Michael Fuchs, deputy leader of the ruling German Christian Democrats, said: “This step is out of order. Standard and Poor's must stop playing politics. Why doesn't it act on the highly indebted United States or highly indebted Britain?”
“If the agency downgrades France, it should also downgrade Britain in order to be consistent”, Fuchs said.
“It's not good news, but it's not a catastrophe,” French Finance Minister François Baroin said following emergency talks called by President Nicolas Sarkozy with the prime minister and other key ministers.
He said the French government would not change policy course as a result, adding: “It's not ratings agencies that decide French policy.”
Chinese join in criticism of S&P
China also condemned the S&P decision. The Xinhua news agency, which often represents the government's official view, said in a commentary: "The Standard and Poor's (S&P) downgrade move, though containing some legitimate concerns, also raised fresh doubts over the credibility of ratings agencies."
"As the crisis is showing tentative signs of receding, the S&P's overwhelming downgrade has once again weighed on the market and dented investors' confidence," Xinhua said.
The downgrades – especially of Austria and France – will put pressure on the European Financial Stability Facility (EFSF), which has already been used to rescue Portugal and the Irish Republic. The EFSF is guaranteed by the eurozone governments, and therefore relies on their credit worthiness.
In a statement, Standard & Poor's explained the reason behind its decision, saying the response to the crisis by European leaders was based on "only a partial recognition of the source of the crisis: that the current financial turmoil stems primarily from fiscal profligacy at the periphery of the eurozone."
"In our view, however, the financial problems facing the eurozone are as much a consequence of rising external imbalances and divergences in competitiveness between the eurozone's core and the so-called 'periphery'. As such, we believe that a reform process based on a pillar of fiscal austerity alone risks becoming self-defeating, as domestic demand falls in line with consumers' rising concerns about job security and disposable incomes, eroding national tax revenues."
In Germany - whose top AAA rating survived unscathed - Chancellor Angela Merkel said the downgrades underlined why a so-called 'fiscal compact' must be signed by member states quickly, and the next bailout mechanism, known as the ESM, should be funded soon.
"We are now challenged to implement the fiscal compact even quicker ... and to do it resolutely, not to try to soften it," she said at a meeting of her conservative Christian Democrats (CDU) in the northern city of Kiel. "We will also work particularly to implement the permanent stability mechanism, the ESM, so soon as possible – this is important regarding investor trust."
Spain's finance minister was more alarmed. "The downgrade is far too broad, it effects too many countries, it effects the very credibility of the euro," Treasury Minister Cristóbal Montoro said in a radio interview. "It's important that the European institutions understand that it's time to do everything possible to build and reinforce the euro," said Montoro, whose highly indebted country has the highest unemployment level in the euro zone.
European Central Bank policymaker Jörg Asmussen warned that Europe's drive to tighten fiscal rules was being softened, considering the latest draft of the agreement a "substantial watering down" of budgetary discipline because it would allow extra spending in extraordinary circumstances, the Financial Times Deutschland reported.
Austria, which was downgraded one notch from AAA, called S&P's decision a wake-up call for the country to cut debt and deficits, and for Europe to move more quickly on reforms. "The downgrade is bad news for Austria but it should wake everyone up when such a thing happens," Finance Minister Maria Fekter said. "Now everyone recognises that this ... is a matter of debt and deficits, not primarily of the economy."
ECB policymaker Ewald Nowotny, an Austrian who heads the country's central bank, said Italy in particular would now face problems given large refinancing needs this year in that country and its banks.

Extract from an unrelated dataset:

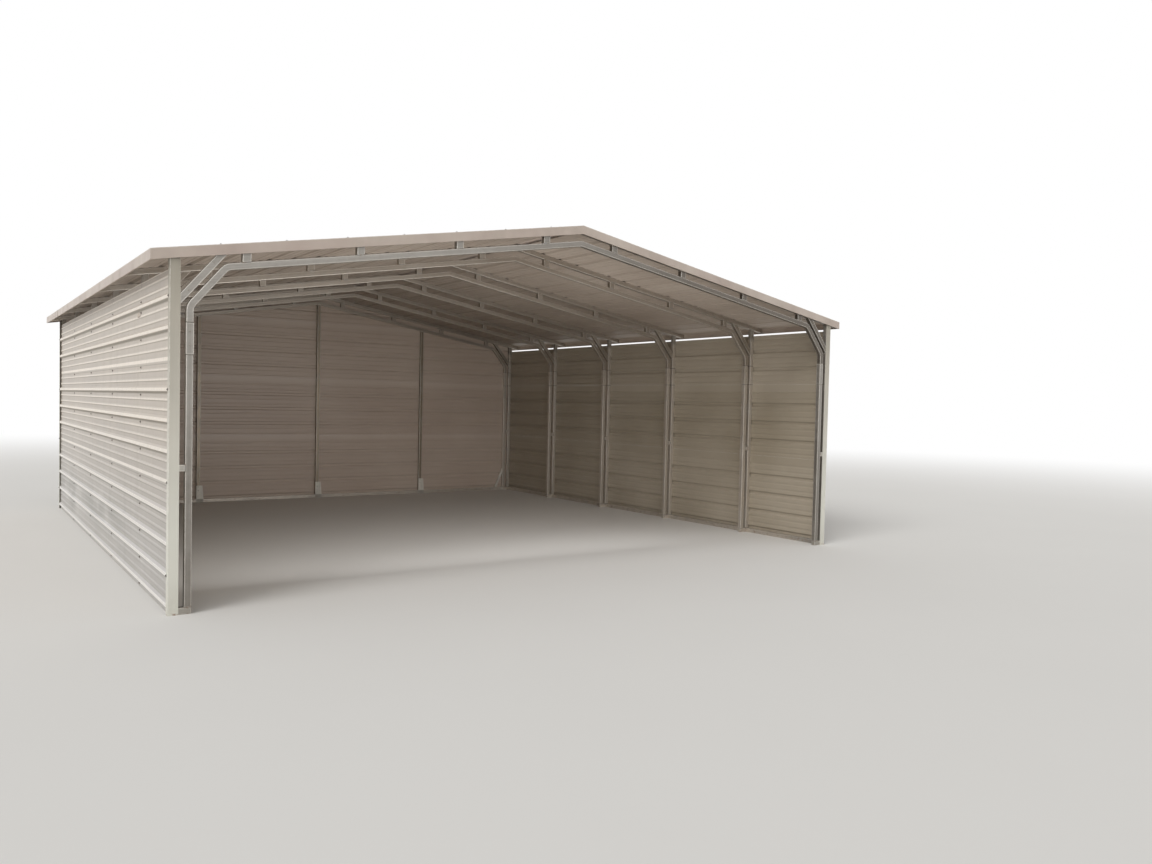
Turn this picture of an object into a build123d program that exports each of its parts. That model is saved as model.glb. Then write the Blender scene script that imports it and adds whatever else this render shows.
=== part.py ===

Asked in an interview broadcast by Austrian radio if Italy – now rated at the same BBB+ level as Kazakhstan – was "problem child number one," Nowotny agreed.
"In a certain sense, yes, because we know this year Italy has a very significant refinancing need. Italian banks also need refinancing," he said. "In normal times this is all possible, in very nervous and difficult times it can be a problem and in my view this sharp downgrade of Italy is probably one of the most difficult and problematic aspects of this sweeping blow from the ratings agency."
In the European Parliament, liberal leader Guy Verhofstadt said EU heads of state should heed Standard and Poor’s eurozone assessment rather than blindly reject it. "I am no fan of rating agencies, but it does seem clear that they are simply describing the lack of political courage and leadership required to find a solution. They should not take all the blame for their sharp and critical assessment of the politicians’ failures. Rather European politicians should read the assessments and start putting their recommendations into effect."
Michel Barnier, EU internal market commissioner, said he was "surprised" by S&P's decision but downplayed its significance saying it was "one opinion amongst others". In his view, the downgrade "does not take account the actual progress" made by various European institutions to tackle the crisis.